Canada’s Extradition Act is so stacked in favour of prosecutors in the requesting country that an accused person has little hope of resisting it — unless there has been excessive delay or they can prove that prosecutors have fudged their facts, says British Columbia criminal lawyer Gary Botting.

Furthermore, the discrepancy between how courts make their decision and what happens once the Department of Justice surrenders the person is unfair, says Botting, who has written six books on extradition and has practised in the area for 25 years.

“The minister of justice invariably sends the individual down for all of the charges for which he is sought,” says Botting, principal of Gary N.A. Botting, Barrister and Solicitor.

Generally, all that needs to be shown in the Canadian court is that the prosecution’s summary of evidence indicates the alleged crime would be an offence under the Criminal Code punishable by at least one year in jail in Canada.

“For example, the Record of the Case drafted by the foreign prosecutor might detail a 20-count indictment for serious offences such as bank fraud — but the Authority to Proceed drafted by Canadian officials alleges only 'fraud.' As long as common fraud is made out, the court has no choice but to commit the accused, and then the minister will typically send him down for all 20 counts of the more serious bank fraud charges.”

In another example, one of Botting’s clients faced numerous sex-related charges in Louisiana concerning his pre-teen daughter. His accuser was his estranged ex-wife, the girl’s stepmother.

At his extradition hearing, all the court had to decide was whether a prosecution summary had made out a case for a single count of sexual interference. The man said he’d been teaching his daughter about sex but was accused of grooming her for prostitution, among other charges, Botting says.

The Canadian judge decided the man’s lesson on how a condom works, in which he employed a banana, was age-inappropriate and constituted sexual interference, says Botting. His client was sent to Louisiana, where he was tried on multiple charges, convicted, and is now serving a 104-year prison term.

“This is typical of what happens,” Botting tells AdvocateDaily. “The minister under s. 58 of the Act sends the individual down to face the music for whatever has been requested — everything in the indictment.”

Botting has nevertheless been successful in stopping the train of extradition in several cases.

He describes one case in which he was able to show the prosecution had misrepresented key facts.

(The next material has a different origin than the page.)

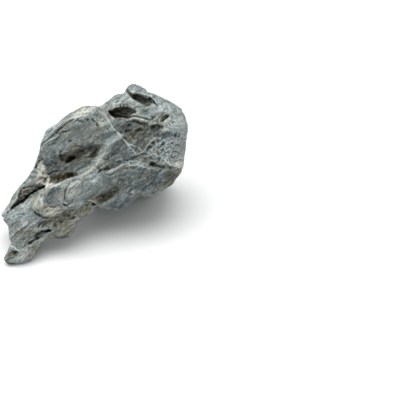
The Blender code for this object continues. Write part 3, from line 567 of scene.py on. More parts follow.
# Broad tones, by colour channel: how far they fade, strength, outline
TONES = {
    "crust": {
        "belly_hole_edge": (1.3, 0.55, 91, 199.6, 94.6, 197.8, 97.6, 198, 98.6, 200.4, 97, 203, 93.6, 202),
        "head_back_end": (3, 0.45, 90, 107, 97, 104, 104, 103, 108, 106, 100, 109, 93, 110),
        "gully_foot": (1.6, 0.7, 48, 183, 57, 184, 64, 182, 58, 184.6, 50, 188, 47, 187),
        "plate_end": (2.6, 0.8, 32, 205, 35, 199, 41, 192, 46, 188, 50, 189, 46, 195, 44, 202, 46, 207,
            54, 207, 62, 208, 67, 206, 68, 209, 60, 213, 52, 216, 44, 216, 37, 212.4),
        "plate_right": (4, 0.4, 69, 185, 76, 182, 82, 182, 80, 192, 76, 200, 69, 200),
        "crust": (1.6, 0.95, 36, 170, 38, 164, 41, 161, 45, 166, 46, 174, 49, 178, 49, 187, 45, 188,
            44, 184, 36, 184, 34, 180),
        "head_back": (4, 0.8, 72, 116, 76, 111, 85, 107, 93, 106.4, 97, 106, 92, 111, 88, 115, 80, 117),
        "temple": (2.5, 0.45, 97, 118, 103, 113, 107, 114, 110, 122, 104, 127, 100, 126),
        "right_rim": (2, 0.7, 172, 163, 180, 161, 185, 162, 184, 170, 176, 169),
    },
    "rust": {
        "belly_hole_rust": (1.6, 0.5, 99, 199.4, 103, 196.4, 110, 195.4, 112, 198, 105, 200.8),
        "lower_gully_gold": (2, 0.4, 49, 181, 52, 176, 60, 173.4, 74, 172, 72, 177, 63, 181, 56, 183),
        # eye_wall: the eye's olive-brown upper wall, made lighter with painted light
        "eye_wall": (1.6, 0.4, 109.4, 110, 113, 108, 118, 107, 124, 107.4, 128, 109, 124, 111.6, 118, 112.6,
            112.6, 112.4),
    },
    "quiet": {
        "head_quiet": (3, 0.9, 44, 148, 50, 139, 62, 132, 74, 126, 88, 122, 98, 124, 100, 134, 92, 143,
            80, 147, 68, 150, 58, 157, 47, 164, 43, 156),
        "mid_floor_quiet": (3, 0.7, 62, 172, 74, 166, 84, 166, 88, 172, 80, 178, 68, 180, 58, 180),
    },
    # Mostly painted shade: under the crown's edge and belly, in the pits and gullies, on the head's low side
    "shade": {
        "right_shade": (4, 0.13, 152, 146, 168, 140, 182, 142, 182, 158, 166, 158, 152, 156),
        "front_mid_shade": (4, 0.3, 108, 146, 120, 140, 134, 150, 128, 160, 110, 163, 104, 158),
        "lip_shade": (1.2, 0.35, 132, 95, 139, 95.4, 147, 99, 151, 101, 150, 105, 144, 105, 137, 101,
            132, 98),
        "eye_shade": (1.2, 0.25, 108, 111, 114, 108, 124, 107, 134, 110, 131, 115, 127, 118, 116, 117.4),
        "fin_shade": (3, 0.12, 4, 210, 10, 200, 18, 188, 28, 176, 35, 166, 36, 176, 28, 184, 18, 194,
            12, 204),
        "brow_shade": (4, 0.12, 110, 104, 118, 99, 130, 100, 142, 106, 150, 110, 158, 114, 150, 117,
            140, 112, 128, 106, 116, 106),
        "leg_slot_shade": (1, 0.35, 31, 243, 33.6, 239.6, 36, 235.6, 40, 232, 46, 230, 52, 229.4, 48, 232.6,
            43, 236, 38, 239.4, 33, 243),
        "leg_mid_shade": (4, 0.18, 14, 238, 22, 232, 34, 228, 34, 236, 24, 244, 16, 244),
        "leg_right_shade": (4, 0.22, 54, 226, 66, 219, 78, 215, 90, 211, 82, 222, 72, 234, 60, 236,
            52, 234),
        "front_dark_spread": (3, 0.45, 150, 126, 162, 124, 163, 129, 156, 136, 150, 134),
        "eye_shadow_patch": (4, 0.4, 128, 128, 134, 124, 142, 125, 150, 130, 146, 137, 136, 138),
        "eye_right": (2, 0.6, 122, 108, 131, 108.4, 136, 111, 132, 114, 127, 117.4, 121, 116, 119, 112),
        "eye_crescent": (1.2, 1.8, 107.6, 111, 110.4, 112, 113.4, 114.6, 118, 115.4, 122, 116, 127.4, 117.6,
            127.4, 119, 122, 117.8, 115, 118.4, 111, 115.6),
        "lip_pit_black": (1.2, 1.3, 133.6, 97.4, 136.6, 97.4, 139.6, 99.6, 139, 101.4, 136, 100.6,
            133.8, 99.4),
        "lip_pit_dark": (1.2, 0.7, 133, 95.6, 137, 95, 140, 97, 147, 100.6, 149, 102.4, 147, 104.4,
            141, 103, 136, 100.4, 132.6, 98),
        "lower_gully_dark": (1.8, 0.45, 53, 177, 60, 174, 74, 173, 73, 177, 64, 180.6, 56, 182.6),
        "belly_hole_core": (1.6, 0.5, 99, 198, 104, 194.6, 110, 194, 112, 197.6, 105, 200, 100, 200),
        "plate_dark": (4, 0.22, 44, 203, 46, 196, 50, 190, 56, 187, 60, 190, 58, 198, 52, 204),
        "belly_under": (5, 0.22, 110, 203, 120, 198, 134, 192, 150, 188, 160, 187, 150, 196, 138, 200,
            126, 206, 112, 209),
        "under_crown": (4, 0.62, 112, 123, 122, 121, 130, 122, 140, 123, 148, 126, 160, 125, 162, 129,
            155, 136, 146, 138, 136, 141, 126, 137, 116, 128),
        "front": (5, 0.6, 124, 140, 136, 138, 148, 138, 150, 146, 140, 150, 132, 148),
        "mid_floor": (3, 0.45, 44, 162, 52, 158, 60, 163, 76, 163, 90, 160, 90, 166, 80, 172, 56, 171,
            45, 170),
        "belly": (6, 0.42, 102, 177, 118, 171, 134, 168, 150, 170, 164, 172, 160, 182, 148, 192, 126, 194,
            108, 190),
        "right_low": (4, 0.52, 146, 170, 158, 169, 168, 172, 166, 184, 152, 190, 144, 184),
        "head": (5, 0.18, 44, 146, 56, 138, 72, 130, 94, 122, 100, 130, 96, 142, 84, 146, 68, 148, 58, 156,
            44, 160),
        "belly_left": (4, 0.22, 76, 198, 88, 194, 98, 190, 96, 197, 86, 199, 78, 204),
    },
    "tan": {
        "spine_warm": (3, 0.3, 84, 172, 92, 162, 100, 152, 106, 150, 104, 160, 96, 168, 88, 174),
        "head_warm": (4, 0.12, 64, 140, 78, 134, 94, 132, 96, 140, 84, 146, 68, 148),
        "leg_low_right": (3, 0.6, 29, 248, 38, 240, 50, 233, 53, 236, 46, 242, 38, 250, 31, 258, 27, 256),
        "front_brown": (4, 0.36, 116, 126, 126, 124, 140, 124, 152, 128, 150, 138, 140, 144, 130, 142,
            120, 136),
        "gully": (3, 0.7, 56, 164, 62, 156, 70, 150, 74, 146.6, 84, 147, 91, 149, 99, 147.6, 98, 153,
            93, 159, 80, 161.6, 70, 160, 64, 166),
        "eye_olive": (4, 0.42, 126, 126, 136, 122, 148, 126, 152, 134, 142, 142, 130, 138),
        "leg_low": (3, 0.8, 40, 218, 52, 217, 66, 211, 80, 207, 93, 206, 93, 211, 84, 218, 77, 228, 70, 236,
            60, 237, 52, 236, 56, 228, 46, 226),
        "leg_mid": (3, 0.4, 12, 240, 20, 231, 34, 223, 40, 228, 34, 236, 26, 244, 14, 246),
        "plate_under": (2, 0.6, 44, 208, 54, 207, 66, 207, 60, 213, 50, 216, 44, 214),
        "foot": (2, 0.4, 4, 261, 8, 251, 18, 251, 16, 258, 10, 263),
        "foot_right": (2, 0.4, 24, 262, 26, 256, 34, 250, 32, 256, 29, 261),
        "fin_side": (1.5, 0.9, 21, 188, 30, 184.4, 33, 187, 32, 191, 25, 195, 24, 200, 18, 203, 15, 203,
            18, 198, 19, 192),
    },
    # Paler bloom, and painted light: on the crown's top, the head, fin, foot, leg top and the cleft's wall
    "pale": {
        "head_bright": (4, 0.15, 60, 136, 74, 128, 92, 124, 100, 130, 92, 140, 78, 143, 66, 144),
        "leg_lobe": (3, 0.5, 54, 232, 62, 226, 72, 222, 80, 216, 76, 226, 70, 233, 60, 235),
        "cleft_wall": (1.5, 0.6, 19, 192, 24, 187.6, 31, 186, 36, 187, 32, 191, 25, 194.6, 20, 198),
        "fin_lit": (1.6, 0.6, 2, 214, 6, 204, 16, 188, 26, 175, 34, 164, 36, 172, 30, 184, 20, 188, 16, 200,
            8, 212),
        "foot_lit": (2.5, 0.6, 16, 250, 26, 248, 33, 250, 28, 262, 16, 264, 17, 257),
        "plate_face": (4, 0.45, 52, 190, 60, 185, 68, 181, 76, 178, 80, 184, 78, 194, 70, 200, 60, 202,
            54, 199),
        "head_lit": (2.5, 0.8, 38, 146, 42, 136, 46, 128, 58, 121, 72, 114, 88, 106, 97, 105, 97, 110,
            84, 116, 72, 119, 60, 127, 50, 136, 42, 145),
        "crown_top": (5, 0.75, 99, 112, 112, 97, 126, 91, 134, 84, 160, 96, 178, 105, 186, 118, 187, 134,
            176, 126, 162, 122, 148, 120, 138, 116, 130, 112, 126, 104, 112, 107, 106, 112),
        "crown_below_eye": (2, 0.5, 108, 114, 114, 120, 124, 120, 122, 124, 112, 124),
        "spine": (5, 1.3, 48, 188, 62, 183, 80, 175, 94, 164, 102, 151, 113, 142.4, 109, 152, 103, 162,
            94, 172, 74, 181),
        "leg_top": (2.5, 0.65, 9, 216, 16, 207, 26, 200, 34, 196, 40, 194, 34, 204, 36, 212, 38, 217,
            28, 222, 16, 231, 10, 240, 8, 228),
        "fin": (2, 0.6, 2, 213, 8, 202, 17, 189, 26, 176, 34, 164, 36, 168, 28, 180, 18, 192, 16, 199,
            6, 211),
    },
    "slate": {
        "roll": (2.5, 0.45, 128, 88, 131, 84.6, 136, 85, 144, 90, 142, 95, 136, 92, 130, 90.6),
        "gully_back": (3, 0.4, 76, 163, 84, 163, 85, 170, 80, 176, 75, 172),
        "belly_foot": (4, 0.5, 106, 204, 114, 200, 126, 198, 136, 196, 134, 203, 124, 209, 110, 210),
        "plate": (4, 0.55, 44, 203, 46, 196, 50, 190, 55, 187, 57, 192, 54, 199, 50, 204),
        "leg_blue": (4, 0.35, 9, 222, 20, 214, 34, 210, 30, 220, 16, 228, 10, 230),
    },
    "stain": {
        "lip_shelf": (1.2, 0.5, 128, 91.6, 130.4, 91.6, 134.6, 94, 134, 96, 131, 96.6, 128.6, 94.6),
        "lower_gully_roof": (2.6, 0.45, 50, 176, 54, 172, 62, 169, 72, 169, 76, 172, 70, 173.6, 60, 174.6,
            53, 178),
        "plate_bottom_dark": (2, 0.35, 46, 209, 54, 207.6, 62, 207.6, 58, 211, 50, 212),
        "foot_hollow": (1.2, 0.8, 12, 251, 18.6, 250.4, 18.4, 253, 15, 256, 12, 254.6),
        "gully_brown": (2.5, 0.5, 64, 166, 66, 158, 76, 154, 90, 154, 99, 148, 98, 154, 93, 159, 80, 161.6,
            70, 164),
        "gully_end": (1.6, 0.4, 91, 150, 99, 148.4, 98, 153, 93, 158),
        "lower_gully": (2.2, 1, 49, 182, 50, 176, 56, 173, 64, 172.6, 76, 171.6, 77, 175, 70, 178, 63, 182,
            57, 184),
        "side": (2, 0.8, 97, 171.5, 100, 167.6, 106, 163.4, 112, 161, 118, 163, 116, 167, 108, 169.4,
            102, 171.6),
        "belly_hole": (2.6, 0.8, 95, 201, 98, 197.4, 104, 195, 110, 193.6, 116, 191.6, 114, 196, 110.5, 200,
            103, 202, 97, 202),
        "right_belly": (2.5, 0.9, 164, 187, 168, 178, 174, 173, 182, 171, 178, 179, 170, 186),
    },
}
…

His client was a Canadian accused of firing shots at a police officer in Oklahoma. The client and his friend had been driving in separate cars when the friend’s car skidded on ice and smashed into a power pole. The friend abandoned his car and got into the passenger seat of the client’s car. A police officer who had seen the sparks gave chase.

Botting’s client, who was driving, slowed, then jumped out of the moving vehicle, leaving it to crash into another car. Moments later, his friend exited the car and fired a number of shots toward the officer, who hid behind his car door.

Botting says his client made it back to Canada, but his friend was arrested and “was savvy enough to claim that he was driving the car, which meant that my client would have been the shooter.”

It wasn’t until the appeal of his client’s extradition that Botting says he learned the police officer had given a statement that it was the dark-skinned man of the duo who had shot at him, not the light-skinned one — his client.

“The prosecutor had this evidence all along and did not disclose it — no disclosure is required in extradition hearings, just a record of the case which indicated my guy was the shooter,” Botting says.

He says the officer’s statement would not have come out at all in Canada if it hadn’t been for a U.S. lawyer engaged later by Botting’s client, who received full disclosure. “Successful appeals are few and far between, but this was one.”

In another case, Botting had a paralegal check out the status of witnesses in the U.S., where his client faced 10-year-old fraud charges. If those people were elderly they might no longer be alive or compos mentis, he says.

It turned out the complainant and four of the witnesses were either dead or unfit to testify. Prosecutors knew this but did not disclose it, he says. “They’re supposed to, but typically they don’t.”

Botting’s client had autism. He had done telemarketing in Canada for a U.S. lottery scheme that actually had no prizes. “They’d given him a script to read. It didn’t occur to him to think about what the employer was doing. He was just happy to have a job,” he says.

“The judge had the courage to say this does not fly and threw the case out,” Botting says. “It’s rare that you have a judge who will take that kind of stand.

“I’m concerned that in most extradition cases, the judges are unwilling to take the power unto themselves to say 'No' — even where committal for extradition will likely result in a miscarriage of justice.

“The Minister of Justice has sole discretion to extradite — or not to extradite."